1997 AMENDMENTS TO THE BY-LAWS ARTICLES OF ASPIRA OF FLORIDA, INC.
1. ASPIRA of Florida, Inc. By-Laws amended in its entirely by the Board of Directors by proxy votes at the June 18, 1997 and ratified at the October, 1997 Annual meeting, effective January 1, 1998, pursuant to Geographic Expansion Plans adopted by the Board of Directors at the Board Retreats of 1997, and previous years.
2. The foregoing amended By-Laws was adopted by unanimous vote at a meeting of the Board of Directors of the Corporation on October 23, 1997.
IN WITNESS OF, we, the undersigned, have executed these amended By-Laws, 16th day of December 1997, Heddy Pena, Chairperson of the Board of Directors and Miriam Lorenzo, Secretary of the Board of Directors.
2002-03 AMENDMENTS TO THE BY-LAWS ARTICLES OF ASPIRA OF FLORIDA, INC.
1. ASPIRA of Florida, Inc.
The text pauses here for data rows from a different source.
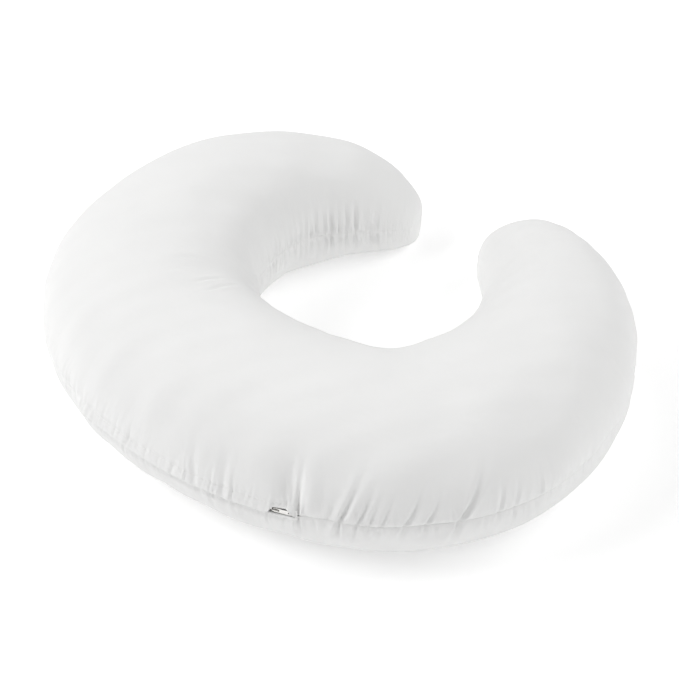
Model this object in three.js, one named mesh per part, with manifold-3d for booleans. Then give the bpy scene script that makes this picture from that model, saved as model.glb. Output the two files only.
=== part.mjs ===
// A C-shaped nursing pillow: a stuffed, sewn liner inside a two-panel cover that is closed by a zip.
// Millimetres. +Z is up, +X is to the right, and +Y points from the zipped back to the opening between
// the tips. The origin is on the surface that the pillow lies on, under the middle of its bounding box.

import * as THREE from "three";
import { mergeVertices } from "three/addons/utils/BufferGeometryUtils.js";
import Module from "manifold-3d";

const wasm = await Module();
wasm.setup();

const radians = THREE.MathUtils.degToRad;
const { clamp, smoothstep } = THREE.MathUtils;

// ---------- driving dimensions ----------

// The pillow's centreline, seen from above, is three arcs on each side of the middle of the back.
const backArc = { radius: 295, angle: radians(18) };
const cornerArc = { radius: 140, angle: radians(67) };
const armArc = { radius: 198, angle: radians(81) };
const backSetback = 134.5; // from the origin back to the centreline at the middle of the back

// The stuffed section is a superellipse that stays full round the back and tapers along the arms.
const backHalfWidth = 101;
const tipHalfWidth = 37;
const backHeight = 146;
const tipHeight = 68;
const taperStart = 195; // along the centreline, from the middle of the back
const widthTaper = 1.25;
const heightTaper = 3;
const tipRounding = 75; // length of the rounded end of each arm
const tipSquareness = 2.5; // of the rounded end, seen from above
const tipBluntness = { above: 0.65, below: 0.33 }; // the lower, the longer the tips stay tall
const sectionSquareness = 2.1;
const sag = 0.07; // how far the underside would bulge through the floor, as a share of half the height

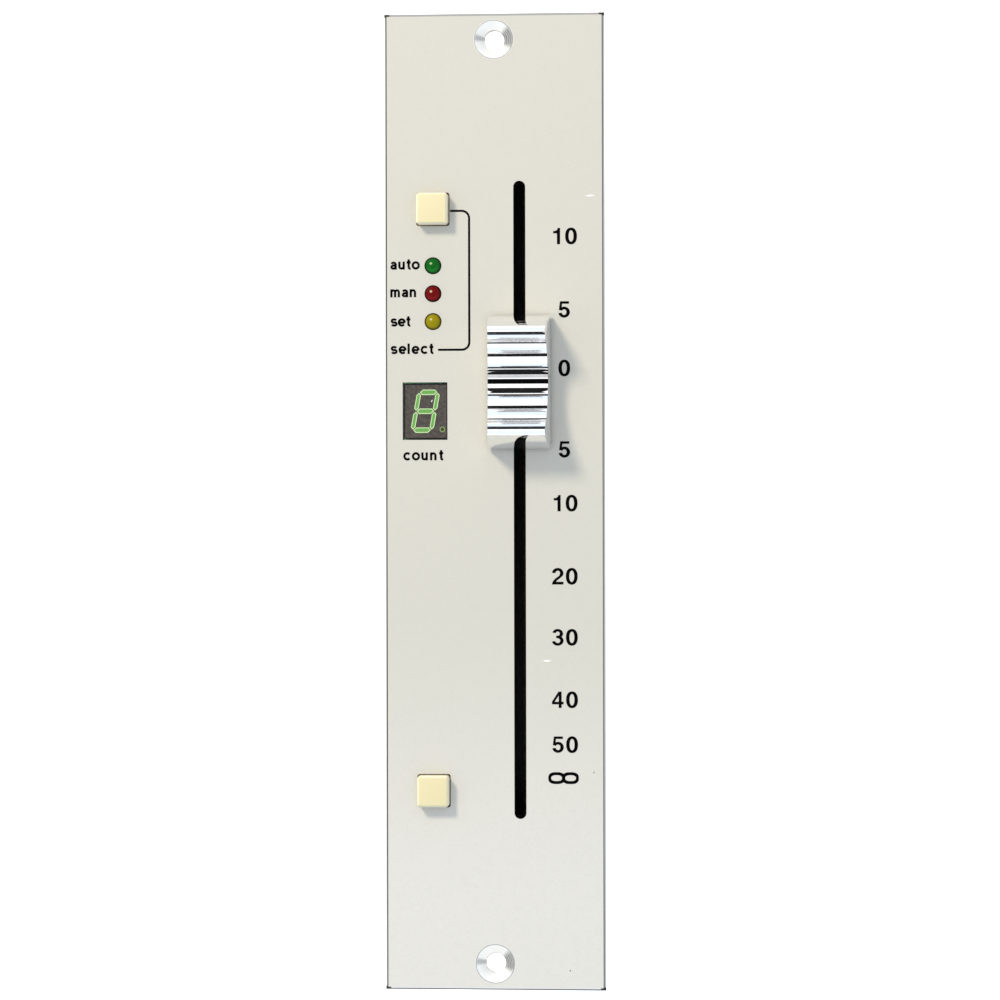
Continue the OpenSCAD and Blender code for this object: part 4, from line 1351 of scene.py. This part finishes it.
def digit_loops(digit: str) -> list[list[Flat]]:
    """Draws a bold figure 2.86 mm high, centred on the origin, as closed loops.

    Args:
        digit: One of 0 to 5.

    Returns:
        The outline, then its holes, in millimetres.
    """
    if digit == "0":
        return [
            arc((0, 0), (1.04, 1.47), 0, 345, 23, 2.25),
            arc((0, 0), (0.43, 1.0), 0, 345, 23, 2.15),
        ]
    if digit == "1":
        return [[
            (-0.02, -1.43), (0.53, -1.43), (0.53, 1.43), (0.12, 1.43), (0.04, 1.15), (-0.14, 0.98),
            (-0.38, 0.90), (-0.68, 0.88), (-0.68, 0.48), (-0.02, 0.48),
        ]]
    if digit == "2":
        return [[
            *arc((0.0, 0.56), (1.0, 0.91), 178, -28, 14),
            (0.66, -0.1), (0.26, -0.44), (-0.12, -0.72), (-0.3, -0.96), (1.0, -0.96), (1.0, -1.43),
            (-1.0, -1.43), (-0.96, -1.12), (-0.82, -0.82), (-0.52, -0.48), (-0.1, -0.16),
            (0.28, 0.12),
            *arc((0.0, 0.56), (0.4, 0.43), -38, 178, 12),
        ]]
    if digit == "3":
        return [[
            *arc((-0.03, 0.65), (0.94, 0.82), 168, -38, 13),
            *arc((-0.03, -0.59), (1.03, 0.88), 48, -170, 14),
            *arc((-0.03, -0.59), (0.45, 0.42), -172, 80, 11),
            (-0.30, -0.13), (-0.30, 0.27),
            *arc((-0.03, 0.65), (0.37, 0.37), -80, 165, 11),
        ]]
    if digit == "4":
        return [
            [
                (0.08, 1.43), (0.63, 1.43), (0.63, -0.34), (0.98, -0.34), (0.98, -0.8), (0.63, -0.8),
                (0.63, -1.43), (0.12, -1.43), (0.12, -0.8), (-1.05, -0.8), (-1.05, -0.32),
            ],
            [(0.12, -0.36), (0.12, 0.2), (0.12, 0.72), (-0.24, 0.18), (-0.6, -0.36)],
        ]
    return [[
        (-0.74, 1.43), (0.84, 1.43), (0.84, 1.0), (-0.36, 1.0), (-0.45, 0.36),
        *arc((-0.02, -0.47), (1.02, 0.97), 112, -170, 16),
        *arc((-0.02, -0.47), (0.42, 0.5), -170, 148, 14),
        (-0.93, -0.10),
    ]]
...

By-Laws Amended in its entirely by the Board of Directors by proxy votes at the June 18, 1997 and ratified at the October, 1997 Annual meeting, effective January 1, 1998, pursuant to Geographic Expansion Plans adopted by the Board of Directors at the Board Retreats of 1997, and previous years.
2. The foregoing amended By-Laws was adopted by unanimous vote at a meeting of the Board of Directors of the Corporation on October 23, 1997. IN WITNESS OF, we, the undersigned, have executed these amended By-Laws, 16th day of December, 1997, Heddy Pena, Chair and Miriam Lorenzo as Secretary to the Board
3.ASPIRA of Florida, Inc. By-Laws Revised and Amended in its entirely by the Board of Directors ___8_____ day of ____February____, 2003.
TERESA ALBIZU-RORIGUEZ
_____________________________________________
CHAIR OF THE BOARD OF DIRECTORS
KIM McCRAY
_____________________________________________
SECRETARY OF THE BOARD OF DIRECTORS
STATE OF FLORIDA
COUNTY OF MIAMI DADE
The foregoing instrument was acknowledging before me this __8___ day of ____February ___________, 2003.
Raul A. Martinez
_____________________________________________, Respectfully of ASPIRA of Florida, Inc. not for profit corporation, on behalf of the corporation.
___________________________
Notary Public, State of Florida
Original Document on File at the Corporate Offices.